Make Them Laugh
Most listeners admire a speaker who can make people laugh; that is,
use humor effectively in their speeches. Yet few speakers are able to do
so. Humor used effectively is a great tool; but nothing damages a speech
more than using humor ineffectively or inappropriately. Several
things should be kept in mind when deciding whether or not to use humor
in your speeches.
- Consider using humor not only at the beginning to gain attention,
but also at different points throughout the speech to reinforce
points as well as maintain or regain attention. Skilled speakers
know that the right story at the right place can both hold attention
and help make a point.
- Make certain that the humor is appropriate to the time, place, and
audience. For example, a story told at a reunion of war veterans may
or may not be appropriate for a couples bridge party or a Sunday
school class. If you can't decide if the story is appropriate, play
it safe. Don't use it.
- Don't use off-color stories or ethnic humor. Some see these as a
cheap way to get a laugh from an audience.
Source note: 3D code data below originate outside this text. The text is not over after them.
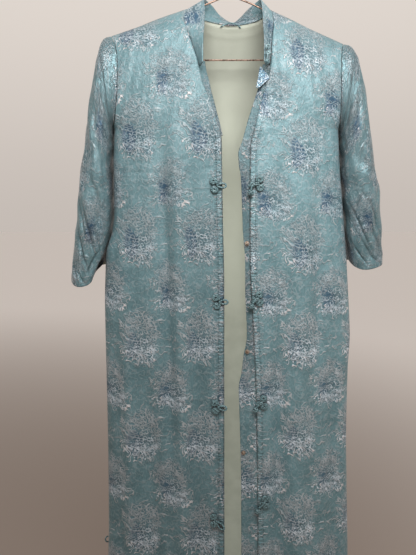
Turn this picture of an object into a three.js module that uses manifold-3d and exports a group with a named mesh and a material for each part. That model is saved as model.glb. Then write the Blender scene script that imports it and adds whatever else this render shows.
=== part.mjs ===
// Full-length brocade hostess coat, open down the front, hung on a wire hanger.
// Millimetres, +Z up, the coat's front faces -Y, the wearer's right side is at -X.
// The origin is the inside top of the hanger's hook, where a rail carries it.

import * as THREE from 'three';
import { mergeVertices } from 'three/addons/utils/BufferGeometryUtils.js';
import Module from 'manifold-3d';

const wasm = await Module();
wasm.setup();

// ---- driving sizes -------------------------------------------------------

const CLOTH = 2.0;              // wall of the lined outer cloth
const LINING = 1.0;             // wall of the lining
const SEAM = 0.5;               // half the gap left between two sewn pieces
const HEM_Z = -1505;            // floor-length hem
const UNDERARM_Z = -328;
const FRONT_EDGE_Z = -315;      // height on the front edge that the underarm row meets
const WIRE_RADIUS = 1.4;
const BAR_Z = -205.3;           // the hanger's lower bar
const CAP_ROWS = 10;            // rows of cloth above the underarm
const BODY_ROWS = 15;           // rows of cloth from the underarm to the hem

// ---- colours -------------------------------------------------------------

const colours = {
  brocade: new THREE.MeshStandardMaterial({ color: 0x86a9b4, roughness: 0.5, side: THREE.DoubleSide }),
  plain: new THREE.MeshStandardMaterial({ color: 0x7ba0a8, roughness: 0.45 }),
  lining: new THREE.MeshStandardMaterial({ color: 0xc9cbb8, roughness: 0.6 }),
  frog: new THREE.MeshStandardMaterial({ color: 0x64868d, roughness: 0.5 }),
  wire: new THREE.MeshStandardMaterial({ color: 0x8a5f4c, roughness: 0.35, metalness: 0.9 }),
  snap: new THREE.MeshStandardMaterial({ color: 0x6b5648, roughness: 0.55, metalness: 0.8 }),
};

const coat = new THREE.Group();

function add(name, geometry, material) {
  const mesh = new THREE.Mesh(geometry, material);
  mesh.name = name;
  coat.add(mesh);
  return mesh;
}

// ---- curves through short tables ----------------------------------------

// A smooth line through a table's rows: `at` is the column that runs, `value` the one wanted.
function along(table, at, value) {
  const rows = [...table].sort((a, b) => a[at] - b[at]);
  const xs = rows.map((row) => row[at]);
  const ys = rows.map((row) => row[value]);
  const slopes = xs.slice(1).map((x, i) => (ys[i + 1] - ys[i]) / (x - xs[i]));
  const tangents = xs.map((_, i) => {
    if (i === 0) return slopes[0];
    if (i === xs.length - 1) return slopes[i - 1];
    const [before, after] = [slopes[i - 1], slopes[i]];
    return before * after <= 0 ? 0 : (2 * before * after) / (before + after);
  });
  return (x) => {
    if (x <= xs[0]) return ys[0];
    if (x >= xs[xs.length - 1]) return ys[ys.length - 1];
    const i = xs.findIndex((next) => next > x) - 1;
    const width = xs[i + 1] - xs[i];
    const t = (x - xs[i]) / width;
    const smooth = t * t * (3 - 2 * t);
    const bend = t * (1 - t) * width;
    return ys[i] + (ys[i + 1] - ys[i]) * smooth
      + bend * ((1 - t) * tangents[i] - t * tangents[i + 1]);
  };
}

const mix = THREE.MathUtils.lerp;

// ---- outline of the coat from the front ----------------------------------

// The shoulder line of each side, from the neck to the sleeve, carried on over the neck.
const shoulderRight = [
  { x: 0, z: -97 }, { x: -43, z: -111 }, { x: -72.5, z: -121.5 }, { x: -119, z: -136.6 },
  { x: -154, z: -149.9 }, { x: -181, z: -159 }, { x: -203.6, z: -166.4 }, { x: -230, z: -176 },
];
const shoulderLeft = [
  { x: 0, z: -97 }, { x: 43, z: -110 }, { x: 72.5, z: -123.4 }, { x: 106.6, z: -138.3 },
  { x: 141.8, z: -154.8 }, { x: 177, z: -169.8 }, { x: 200.1, z: -179.8 }, { x: 230, z: -194 },
];

// The armhole down to the underarm, then the side seam down to the hem.
const sideRight = [
  { z: -166.4, x: -203.6 }, { z: -188, x: -194 }, { z: -213, x: -190 }, { z: -245, x: -190 },
  { z: -278, x: -191.5 }, { z: -310, x: -196.5 }, { z: -328, x: -201 }, { z: -385, x: -204 },
  { z: -471, x: -205 }, { z: -502, x: -208.5 }, { z: -540, x: -220 }, { z: -570, x: -222.5 },
  { z: -650, x: -225.5 }, { z: -853, x: -225.6 }, { z: -1067, x: -228 }, { z: -1141, x: -231 },
  { z: HEM_Z, x: -243 },
];
const sideLeft = [
  { z: -179.8, x: 200.1 }, { z: -190, x: 194.5 }, { z: -213, x: 191.5 }, { z: -245, x: 191 },
  { z: -278, x: 191 }, { z: -310, x: 191.5 }, { z: -328, x: 193.5 }, { z: -385, x: 198 },
  { z: -439, x: 203.5 }, { z: -493, x: 209.5 }, { z: -529, x: 213.5 }, { z: -594, x: 219 },
  { z: -678, x: 225.6 }, { z: -700, x: 226.6 }, { z: -760, x: 224.6 }, { z: -863, x: 225.3 },
  { z: -964, x: 229 }, { z: -1088, x: 234.7 }, { z: HEM_Z, x: 252 },
];

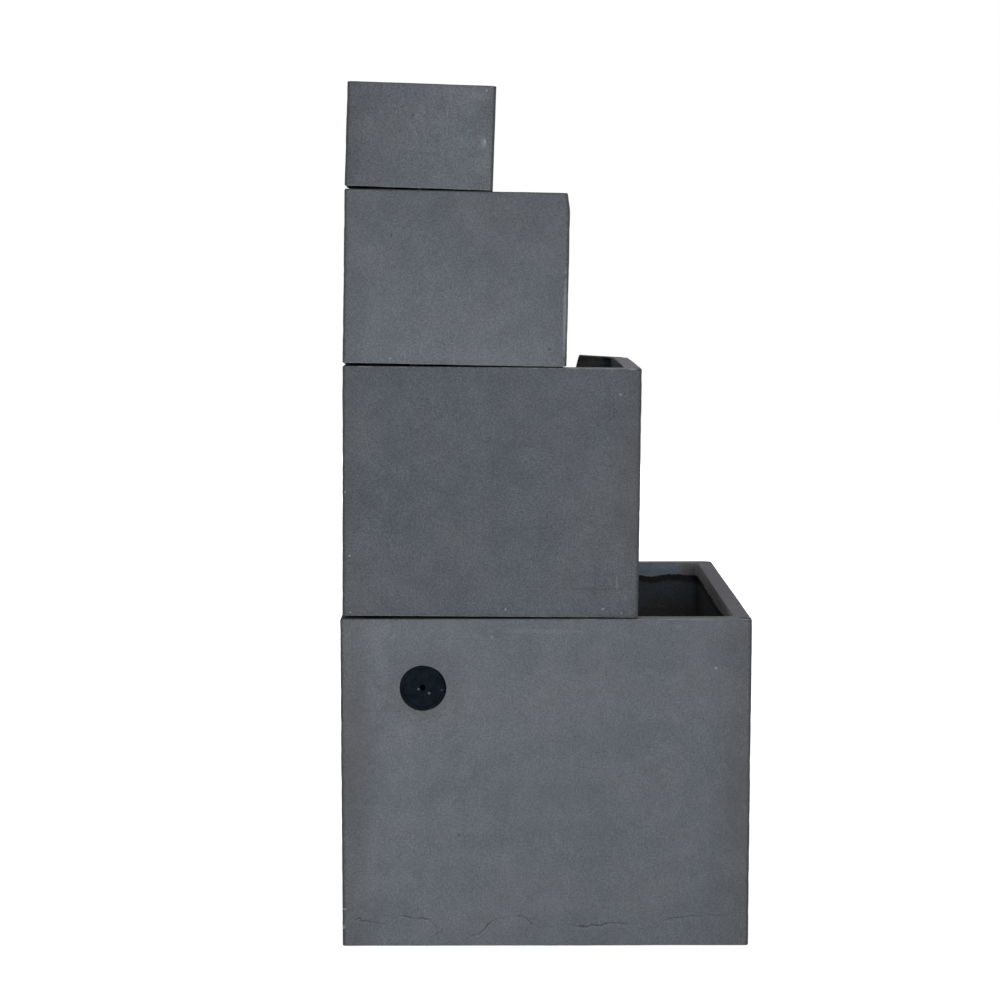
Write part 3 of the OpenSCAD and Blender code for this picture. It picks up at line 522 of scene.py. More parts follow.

But even people who laugh
at such stories in private often lose respect for the speaker who
uses them in public.
- Know the story thoroughly. Especially know how to tell the punch
line. Tell the story several times in informal situations with
people like those who will be in the audience. This gives you
practice in using the humorous item and in judging the reaction of
- Realize that humor comes in different packages--stories,
one-liners, or even from the situation itself. One time I stumbled
over the word "abominable" not once but twice. I blurted
out, "just washed my mouth and can't do a thing with it."
The audience loved it. Audiences always like it when speakers poke
fun at themselves.
- Finally, be very careful when using humor at the expense of anyone
in the audience. It often backfires. Some people are easily offended
or embarrassed when they are the butt of humor. And you often can't
tell who these people are.
Make them laugh. But don't do it at any cost.